== What to do ==
Copy the lines holding the word "parts", all of them.

____ Exercise data

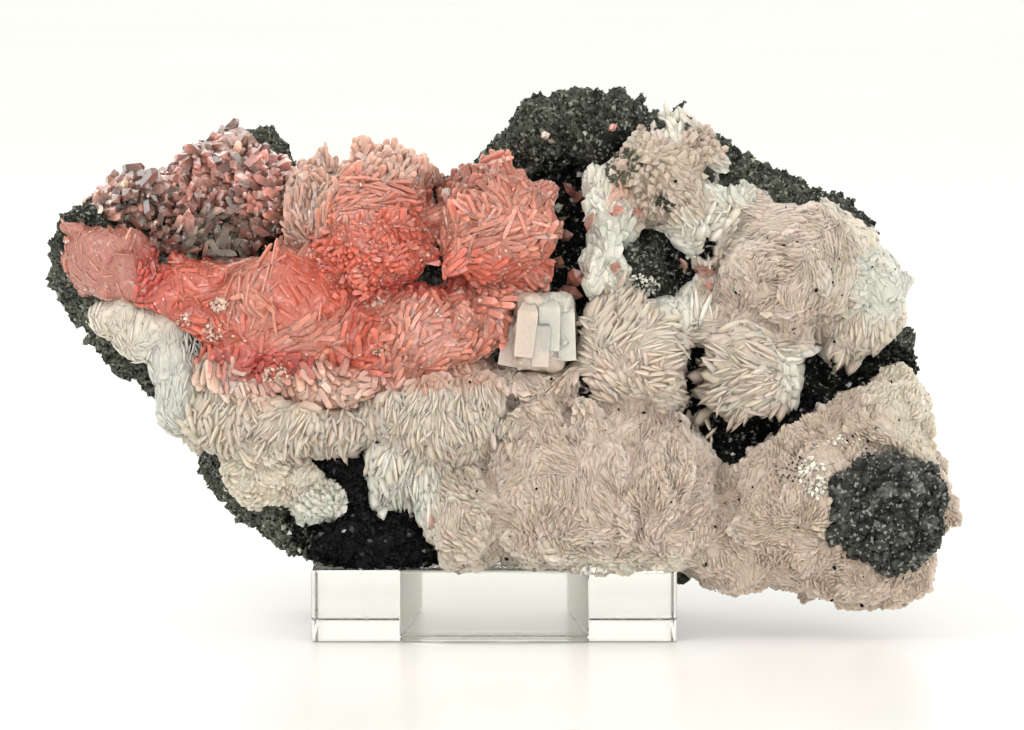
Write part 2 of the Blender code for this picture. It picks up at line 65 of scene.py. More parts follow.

________
____ Exercise data

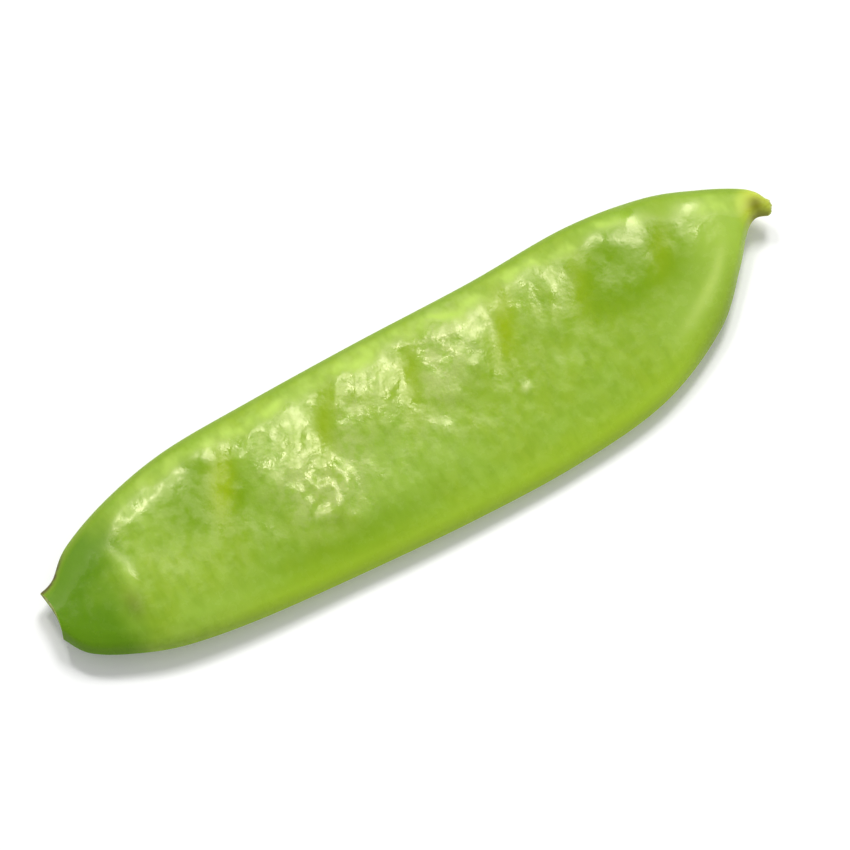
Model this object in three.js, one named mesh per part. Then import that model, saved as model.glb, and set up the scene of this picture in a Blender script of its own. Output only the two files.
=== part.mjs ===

________
____ Exercise data

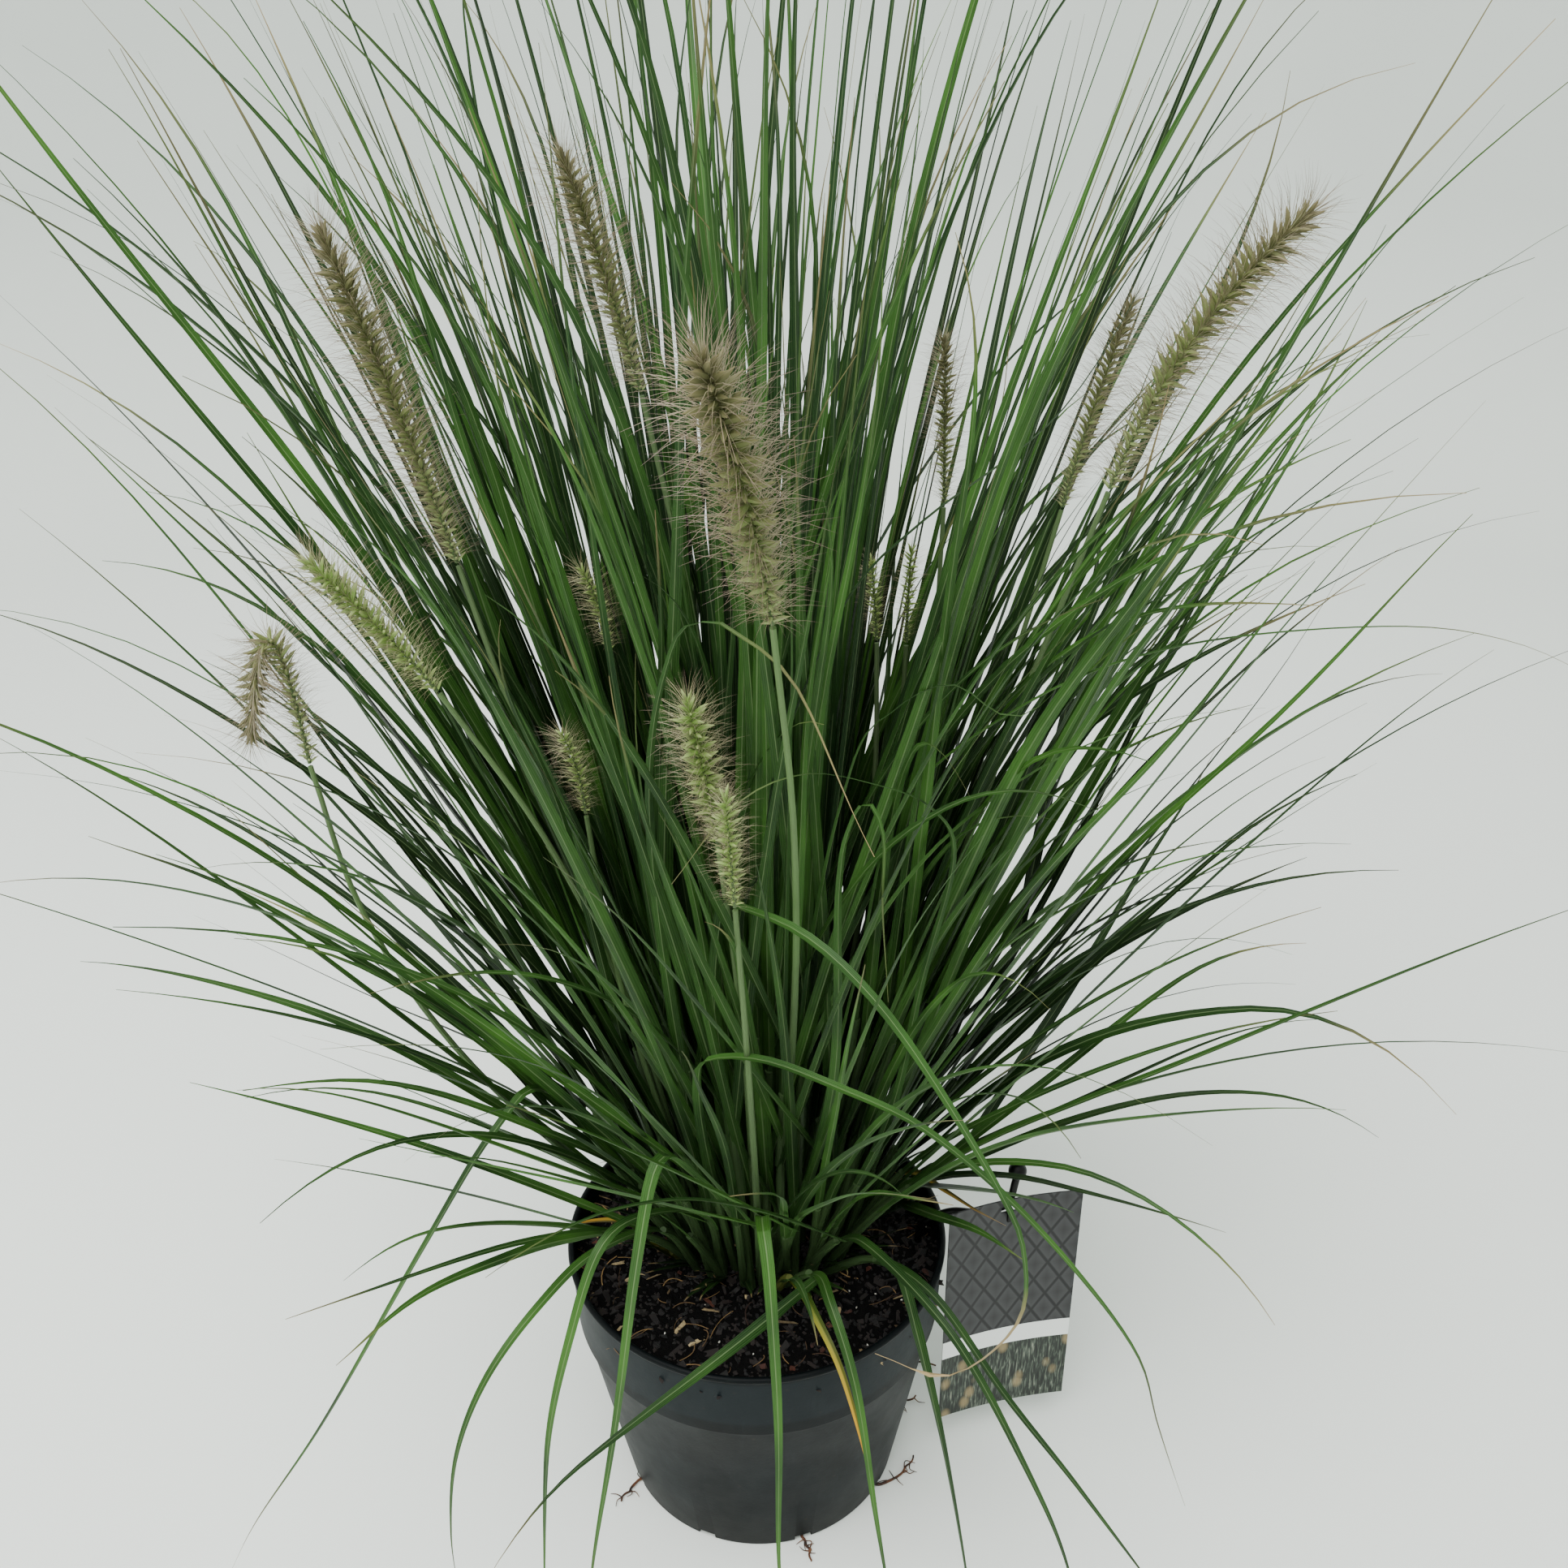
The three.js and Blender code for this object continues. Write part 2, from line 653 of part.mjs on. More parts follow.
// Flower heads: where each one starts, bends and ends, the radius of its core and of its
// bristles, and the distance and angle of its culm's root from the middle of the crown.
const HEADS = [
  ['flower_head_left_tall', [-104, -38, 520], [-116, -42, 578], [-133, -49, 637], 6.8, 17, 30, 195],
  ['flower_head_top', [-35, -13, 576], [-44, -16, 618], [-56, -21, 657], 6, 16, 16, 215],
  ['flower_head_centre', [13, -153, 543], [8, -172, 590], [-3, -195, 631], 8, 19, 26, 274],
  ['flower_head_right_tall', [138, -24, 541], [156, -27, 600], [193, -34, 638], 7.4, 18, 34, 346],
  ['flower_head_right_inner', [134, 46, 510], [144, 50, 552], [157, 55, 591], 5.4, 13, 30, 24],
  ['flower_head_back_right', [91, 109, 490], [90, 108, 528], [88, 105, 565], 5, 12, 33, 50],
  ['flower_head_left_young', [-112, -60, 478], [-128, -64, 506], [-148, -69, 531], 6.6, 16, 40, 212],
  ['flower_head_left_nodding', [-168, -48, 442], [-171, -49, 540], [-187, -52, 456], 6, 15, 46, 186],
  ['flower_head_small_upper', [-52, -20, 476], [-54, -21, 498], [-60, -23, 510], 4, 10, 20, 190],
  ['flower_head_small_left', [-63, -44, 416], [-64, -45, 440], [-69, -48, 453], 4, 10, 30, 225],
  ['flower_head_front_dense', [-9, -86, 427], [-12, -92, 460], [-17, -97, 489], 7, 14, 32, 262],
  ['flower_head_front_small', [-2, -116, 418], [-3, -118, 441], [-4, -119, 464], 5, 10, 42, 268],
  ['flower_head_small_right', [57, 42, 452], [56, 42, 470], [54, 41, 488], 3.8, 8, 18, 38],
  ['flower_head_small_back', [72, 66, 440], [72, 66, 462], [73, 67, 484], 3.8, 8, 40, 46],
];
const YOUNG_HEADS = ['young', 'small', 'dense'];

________

== Written answer ==
Write part 2 of the Blender code for this picture. It picks up at line 65 of scene.py. More parts follow.
The three.js and Blender code for this object continues. Write part 2, from line 653 of part.mjs on. More parts follow.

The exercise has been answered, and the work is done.